# Data start

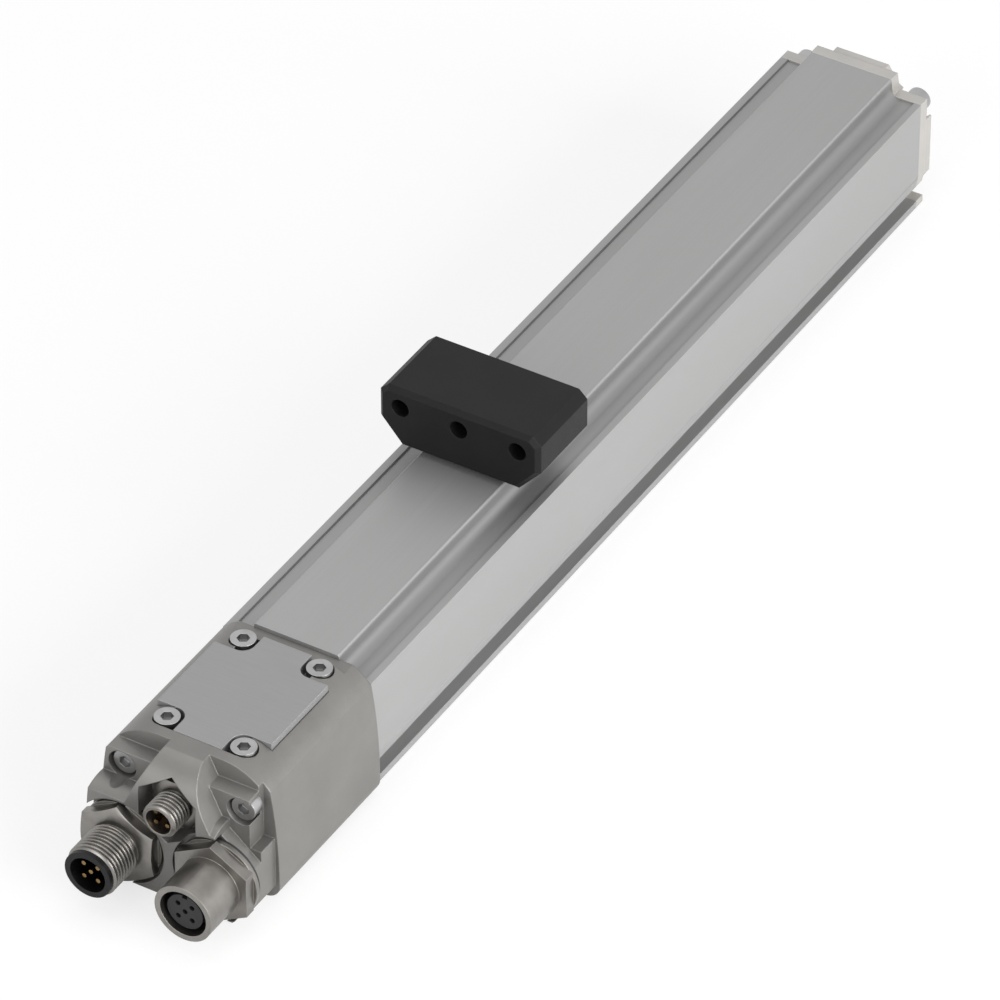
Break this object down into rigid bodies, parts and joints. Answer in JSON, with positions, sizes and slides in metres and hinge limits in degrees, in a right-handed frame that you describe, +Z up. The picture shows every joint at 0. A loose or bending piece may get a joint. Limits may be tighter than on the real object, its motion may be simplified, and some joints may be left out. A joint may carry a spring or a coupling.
{
  "type": "magnetostrictive position sensor",
  "caption": "Rectangular measuring profile with a connector head, an end cap and a floating position magnet that travels along the profile's platform.",
  "frame": {"origin": "middle of the measuring profile's base face", "axes": "+X along the profile from the connector head to the end cap, +Y to the left seen along +X, +Z up from the base face to the platform"},
  "size_m": [0.3005, 0.0414, 0.0484],
  "materials": {
    "profile_aluminium": "clear anodised extrusion",
    "head_casting": "blasted and coated casting",
    "cover_aluminium": "plain anodised plate",
    "screw_steel": "stainless",
    "nickel": "nickel plated brass",
    "contact_gold": "gold plated",
    "insert_black": "moulded",
    "insert_amber": "moulded",
    "seal_rubber": "moulded",
    "board_green": "laminate",
    "part_black": "moulded",
    "brass": "turned",
    "bobbin_white": "moulded",
    "copper": "enamelled copper",
    "magnet_metal": "sintered",
    "wire_alloy": "drawn",
    "carrier_grey": "extruded",
    "damper_grey": "moulded",
    "magnet_plastic": "moulded"
  },
  "bodies": {
    "sensor": {"profile_housing": "profile_aluminium", "connector_head": "head_casting", "head_seal": "seal_rubber", "cover_plate": "cover_aluminium", "cover_seal": "seal_rubber", "cover_screws": "screw_steel", "head_screws": "screw_steel", "plug_shell": "nickel", "plug_insert": "insert_black", "plug_pins": "contact_gold", "socket_shell": "nickel", "socket_insert": "insert_black", "socket_contacts": "contact_gold", "large_seal_rings": "seal_rubber", "small_shell": "nickel", "small_insert": "insert_amber", "small_pins": "contact_gold", "small_seal_ring": "seal_rubber", "connector_board": "board_green", "main_board": "board_green", "board_standoffs": "brass", "board_screws": "screw_steel", "board_header": "part_black", "board_components": "part_black", "coil_bobbin": "bobbin_white", "pickup_coil": "copper", "bias_magnet": "magnet_metal", "waveguide_clamp": "brass", "waveguide_wire": "wire_alloy", "waveguide_tube": "bobbin_white", "return_wire": "copper", "waveguide_carrier": "carrier_grey", "damping_element": "damper_grey", "end_cap": "head_casting", "end_cap_seal": "seal_rubber", "end_cap_washers": "screw_steel", "end_cap_screws": "screw_steel"},
    "position_magnet": {"magnet_housing": "magnet_plastic", "magnet_blocks": "magnet_metal", "magnet_lid": "magnet_plastic"}
  },
  "joints": [
    {"name": "magnet_travel", "type": "slide", "parent": "sensor", "child": "position_magnet", "axis": [1, 0, 0], "range_m": [-0.037, 0.113]}
  ]
}
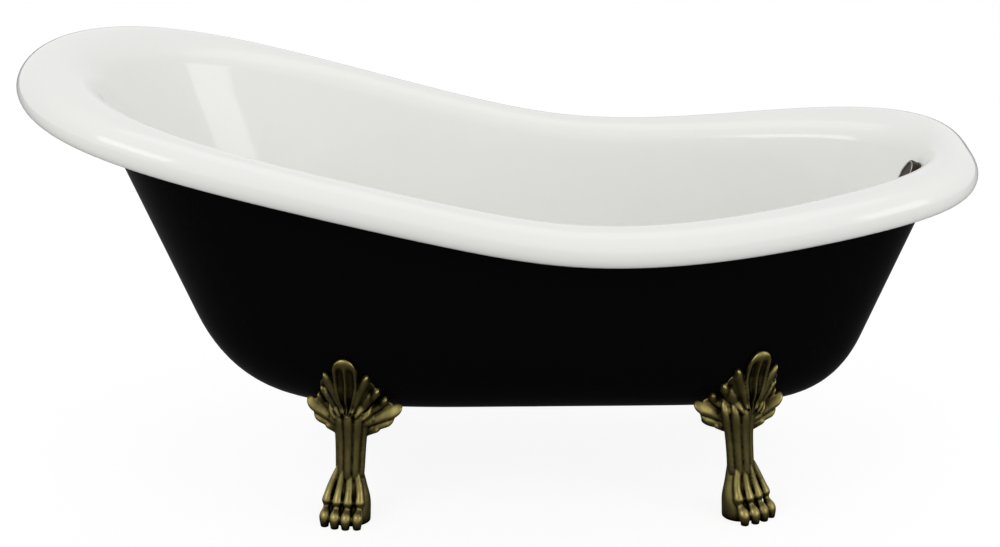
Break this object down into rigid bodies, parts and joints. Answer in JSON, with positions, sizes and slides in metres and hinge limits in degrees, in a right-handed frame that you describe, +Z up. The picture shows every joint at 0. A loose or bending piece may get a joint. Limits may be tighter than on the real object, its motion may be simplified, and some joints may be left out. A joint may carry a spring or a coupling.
{
  "type": "clawfoot bathtub",
  "caption": "Freestanding slipper bathtub: white basin with a rolled rim in a black skirt, on cast claw feet, with pop-up waste and overflow knob.",
  "frame": {"origin": "on the floor below the middle of the tub's box", "axes": "+X towards the low foot end with the overflow, +Y across the tub, +Z up; the front seen in the picture faces -Y"},
  "size_m": [1.7, 0.779, 0.8059],
  "materials": {
    "acrylic_white": "polished white sanitary acrylic",
    "acrylic_black": "polished black acrylic",
    "board": "raw timber board",
    "antique_brass": "cast and antiqued, dark in the hollows",
    "steel": "zinc plated",
    "dark_bronze": "oil rubbed bronze",
    "ring_metal": "bright trim line",
    "rubber": "moulded seal",
    "pipe_plastic": "moulded waste plastic"
  },
  "bodies": {
    "tub": {"inner_basin": "acrylic_white", "outer_skirt": "acrylic_black", "base_board": "board", "foot_block_front_head_end": "board", "foot_block_rear_head_end": "board", "foot_block_front_foot_end": "board", "foot_block_rear_foot_end": "board", "claw_foot_front_head_end": "antique_brass", "claw_foot_rear_head_end": "antique_brass", "claw_foot_front_foot_end": "antique_brass", "claw_foot_rear_foot_end": "antique_brass", "foot_bolts": "steel", "foot_washers": "steel", "drain_flange": "dark_bronze", "upper_gasket": "rubber", "lower_gasket": "rubber", "waste_locknut": "pipe_plastic", "waste_body": "pipe_plastic", "overflow_collar": "dark_bronze", "overflow_gasket": "rubber", "overflow_elbow": "pipe_plastic", "overflow_pipe": "pipe_plastic", "pipe_nut_upper": "pipe_plastic", "pipe_nut_lower": "pipe_plastic"},
    "knob": {"overflow_knob": "dark_bronze", "knob_ring": "ring_metal", "knob_shaft": "steel"},
    "plug": {"drain_plug": "dark_bronze", "plug_seal": "rubber", "plug_stem": "steel"}
  },
  "joints": [
    {"name": "knob_turn", "type": "hinge", "parent": "tub", "child": "knob", "pos_m": [0.74519, 0, 0.566], "axis": [-0.8918, 0, 0.4525], "range_deg": [0, 90]},
    {"name": "plug_lift", "type": "slide", "parent": "tub", "child": "plug", "axis": [0, 0, 1], "range_m": [0, 0.009]}
  ],
  "couplings": [
    {"joint": "plug_lift", "follows": "knob_turn", "m_per_rad": 0.005729}
  ]
}
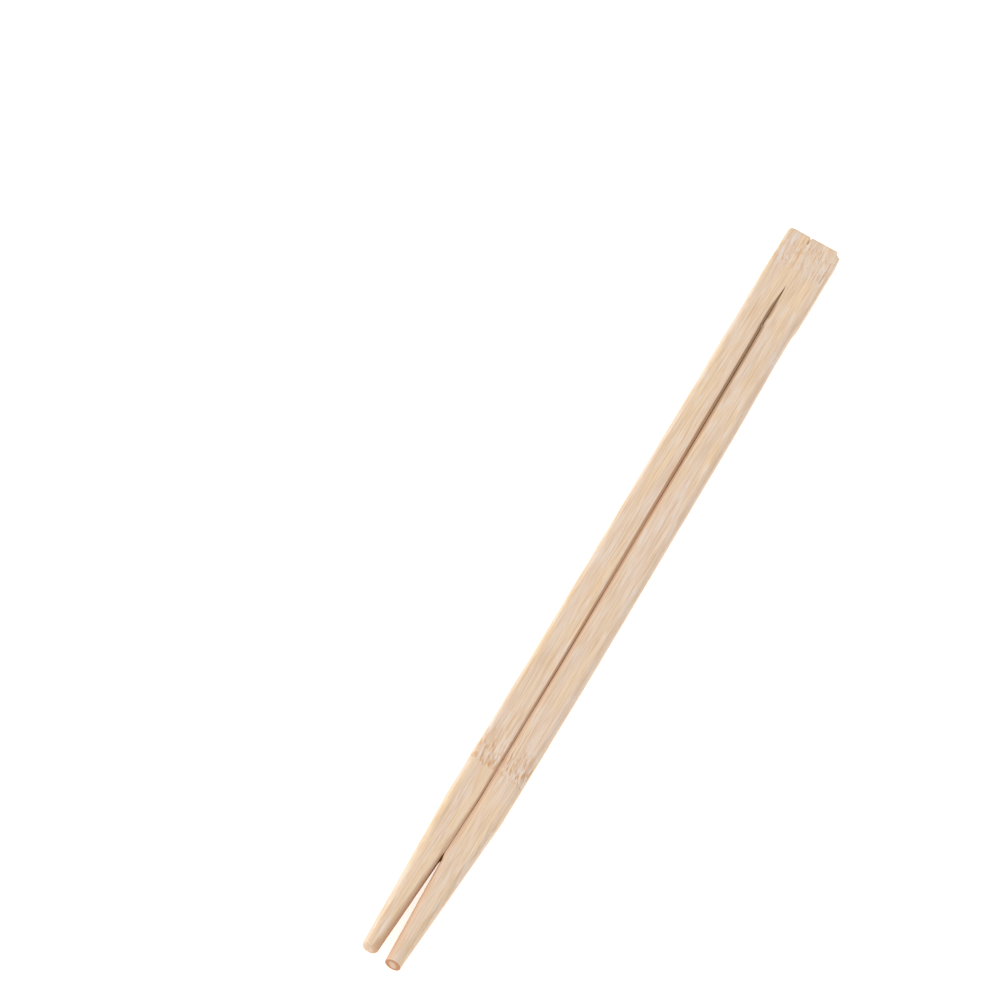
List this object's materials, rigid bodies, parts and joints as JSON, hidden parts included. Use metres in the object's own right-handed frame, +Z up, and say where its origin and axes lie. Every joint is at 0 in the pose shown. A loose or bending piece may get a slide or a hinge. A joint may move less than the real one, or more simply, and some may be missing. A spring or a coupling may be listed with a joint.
{
  "type": "joined bamboo chopsticks",
  "caption": "Slim pair of plain bamboo chopsticks, still joined at a flat rectangular head and parted by a narrow slit, with tapered round tips, to be snapped apart for eating.",
  "frame": {"origin": "on the underside, in the middle of the length and of the strip's width", "axes": "+Y along the sticks towards the joined head, +X across the pair to the right, +Z up from the surface it lies on"},
  "size_m": [0.0148, 0.23, 0.005],
  "materials": {
    "bamboo": "matte, unvarnished, fine lengthwise fibres"
  },
  "bodies": {
    "root": {"chopstick_pair": "bamboo"}
  },
  "joints": []
}
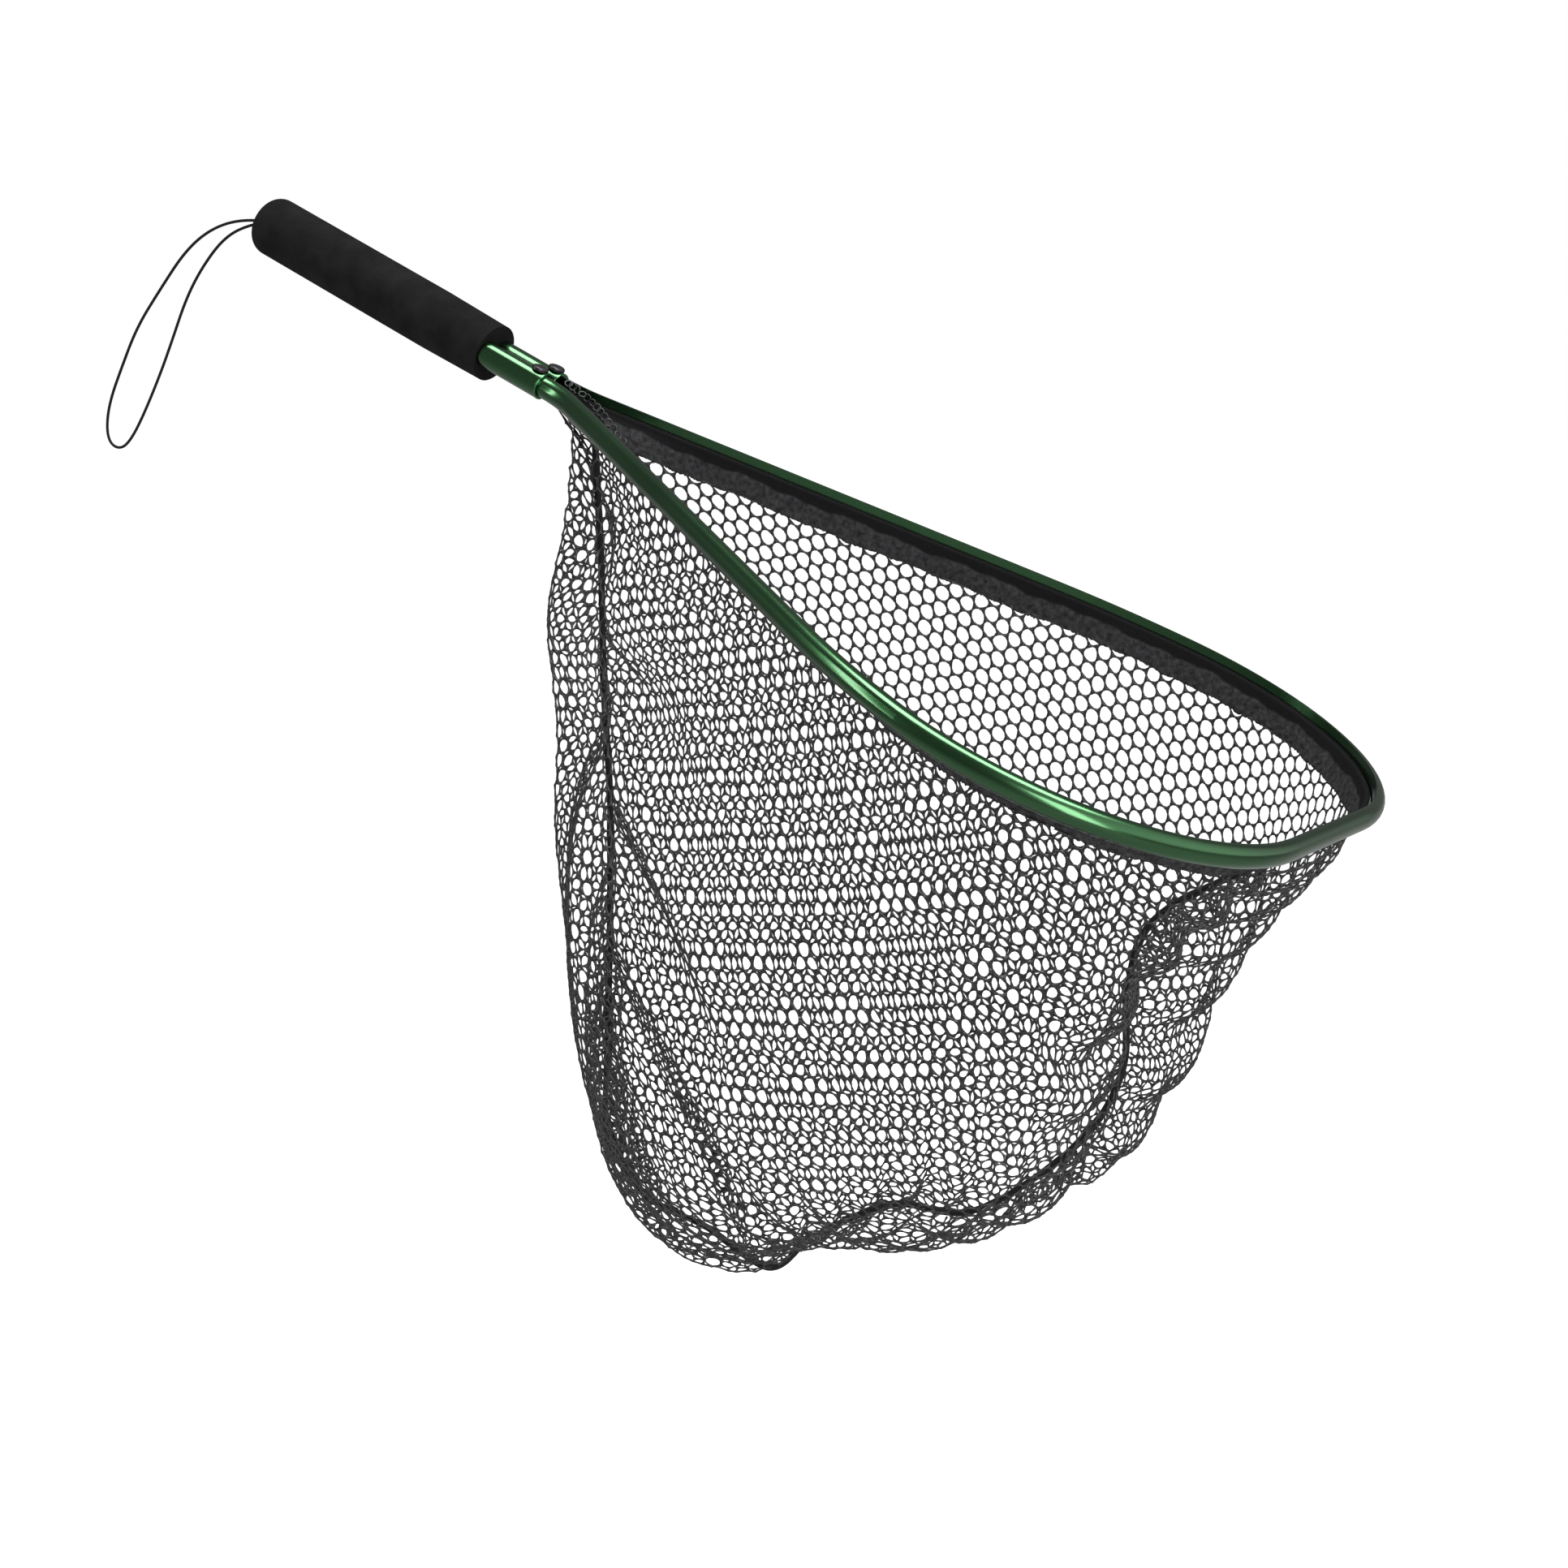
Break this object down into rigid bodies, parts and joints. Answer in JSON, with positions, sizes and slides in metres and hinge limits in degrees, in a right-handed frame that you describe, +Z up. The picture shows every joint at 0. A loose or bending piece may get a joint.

# Data end

Please set down each line of the data above exactly as written, without the pictures.

Break this object down into rigid bodies, parts and joints. Answer in JSON, with positions, sizes and slides in metres and hinge limits in degrees, in a right-handed frame that you describe, +Z up. The picture shows every joint at 0. A loose or bending piece may get a joint. Limits may be tighter than on the real object, its motion may be simplified, and some joints may be left out. A joint may carry a spring or a coupling.
{
  "type": "magnetostrictive position sensor",
  "caption": "Rectangular measuring profile with a connector head, an end cap and a floating position magnet that travels along the profile's platform.",
  "frame": {"origin": "middle of the measuring profile's base face", "axes": "+X along the profile from the connector head to the end cap, +Y to the left seen along +X, +Z up from the base face to the platform"},
  "size_m": [0.3005, 0.0414, 0.0484],
  "materials": {
    "profile_aluminium": "clear anodised extrusion",
    "head_casting": "blasted and coated casting",
    "cover_aluminium": "plain anodised plate",
    "screw_steel": "stainless",
    "nickel": "nickel plated brass",
    "contact_gold": "gold plated",
    "insert_black": "moulded",
    "insert_amber": "moulded",
    "seal_rubber": "moulded",
    "board_green": "laminate",
    "part_black": "moulded",
    "brass": "turned",
    "bobbin_white": "moulded",
    "copper": "enamelled copper",
    "magnet_metal": "sintered",
    "wire_alloy": "drawn",
    "carrier_grey": "extruded",
    "damper_grey": "moulded",
    "magnet_plastic": "moulded"
  },
  "bodies": {
    "sensor": {"profile_housing": "profile_aluminium", "connector_head": "head_casting", "head_seal": "seal_rubber", "cover_plate": "cover_aluminium", "cover_seal": "seal_rubber", "cover_screws": "screw_steel", "head_screws": "screw_steel", "plug_shell": "nickel", "plug_insert": "insert_black", "plug_pins": "contact_gold", "socket_shell": "nickel", "socket_insert": "insert_black", "socket_contacts": "contact_gold", "large_seal_rings": "seal_rubber", "small_shell": "nickel", "small_insert": "insert_amber", "small_pins": "contact_gold", "small_seal_ring": "seal_rubber", "connector_board": "board_green", "main_board": "board_green", "board_standoffs": "brass", "board_screws": "screw_steel", "board_header": "part_black", "board_components": "part_black", "coil_bobbin": "bobbin_white", "pickup_coil": "copper", "bias_magnet": "magnet_metal", "waveguide_clamp": "brass", "waveguide_wire": "wire_alloy", "waveguide_tube": "bobbin_white", "return_wire": "copper", "waveguide_carrier": "carrier_grey", "damping_element": "damper_grey", "end_cap": "head_casting", "end_cap_seal": "seal_rubber", "end_cap_washers": "screw_steel", "end_cap_screws": "screw_steel"},
    "position_magnet": {"magnet_housing": "magnet_plastic", "magnet_blocks": "magnet_metal", "magnet_lid": "magnet_plastic"}
  },
  "joints": [
    {"name": "magnet_travel", "type": "slide", "parent": "sensor", "child": "position_magnet", "axis": [1, 0, 0], "range_m": [-0.037, 0.113]}
  ]
}
Break this object down into rigid bodies, parts and joints. Answer in JSON, with positions, sizes and slides in metres and hinge limits in degrees, in a right-handed frame that you describe, +Z up. The picture shows every joint at 0. A loose or bending piece may get a joint. Limits may be tighter than on the real object, its motion may be simplified, and some joints may be left out. A joint may carry a spring or a coupling.
{
  "type": "clawfoot bathtub",
  "caption": "Freestanding slipper bathtub: white basin with a rolled rim in a black skirt, on cast claw feet, with pop-up waste and overflow knob.",
  "frame": {"origin": "on the floor below the middle of the tub's box", "axes": "+X towards the low foot end with the overflow, +Y across the tub, +Z up; the front seen in the picture faces -Y"},
  "size_m": [1.7, 0.779, 0.8059],
  "materials": {
    "acrylic_white": "polished white sanitary acrylic",
    "acrylic_black": "polished black acrylic",
    "board": "raw timber board",
    "antique_brass": "cast and antiqued, dark in the hollows",
    "steel": "zinc plated",
    "dark_bronze": "oil rubbed bronze",
    "ring_metal": "bright trim line",
    "rubber": "moulded seal",
    "pipe_plastic": "moulded waste plastic"
  },
  "bodies": {
    "tub": {"inner_basin": "acrylic_white", "outer_skirt": "acrylic_black", "base_board": "board", "foot_block_front_head_end": "board", "foot_block_rear_head_end": "board", "foot_block_front_foot_end": "board", "foot_block_rear_foot_end": "board", "claw_foot_front_head_end": "antique_brass", "claw_foot_rear_head_end": "antique_brass", "claw_foot_front_foot_end": "antique_brass", "claw_foot_rear_foot_end": "antique_brass", "foot_bolts": "steel", "foot_washers": "steel", "drain_flange": "dark_bronze", "upper_gasket": "rubber", "lower_gasket": "rubber", "waste_locknut": "pipe_plastic", "waste_body": "pipe_plastic", "overflow_collar": "dark_bronze", "overflow_gasket": "rubber", "overflow_elbow": "pipe_plastic", "overflow_pipe": "pipe_plastic", "pipe_nut_upper": "pipe_plastic", "pipe_nut_lower": "pipe_plastic"},
    "knob": {"overflow_knob": "dark_bronze", "knob_ring": "ring_metal", "knob_shaft": "steel"},
    "plug": {"drain_plug": "dark_bronze", "plug_seal": "rubber", "plug_stem": "steel"}
  },
  "joints": [
    {"name": "knob_turn", "type": "hinge", "parent": "tub", "child": "knob", "pos_m": [0.74519, 0, 0.566], "axis": [-0.8918, 0, 0.4525], "range_deg": [0, 90]},
    {"name": "plug_lift", "type": "slide", "parent": "tub", "child": "plug", "axis": [0, 0, 1], "range_m": [0, 0.009]}
  ],
  "couplings": [
    {"joint": "plug_lift", "follows": "knob_turn", "m_per_rad": 0.005729}
  ]
}
List this object's materials, rigid bodies, parts and joints as JSON, hidden parts included. Use metres in the object's own right-handed frame, +Z up, and say where its origin and axes lie. Every joint is at 0 in the pose shown. A loose or bending piece may get a slide or a hinge. A joint may move less than the real one, or more simply, and some may be missing. A spring or a coupling may be listed with a joint.
{
  "type": "joined bamboo chopsticks",
  "caption": "Slim pair of plain bamboo chopsticks, still joined at a flat rectangular head and parted by a narrow slit, with tapered round tips, to be snapped apart for eating.",
  "frame": {"origin": "on the underside, in the middle of the length and of the strip's width", "axes": "+Y along the sticks towards the joined head, +X across the pair to the right, +Z up from the surface it lies on"},
  "size_m": [0.0148, 0.23, 0.005],
  "materials": {
    "bamboo": "matte, unvarnished, fine lengthwise fibres"
  },
  "bodies": {
    "root": {"chopstick_pair": "bamboo"}
  },
  "joints": []
}
Break this object down into rigid bodies, parts and joints. Answer in JSON, with positions, sizes and slides in metres and hinge limits in degrees, in a right-handed frame that you describe, +Z up. The picture shows every joint at 0. A loose or bending piece may get a joint.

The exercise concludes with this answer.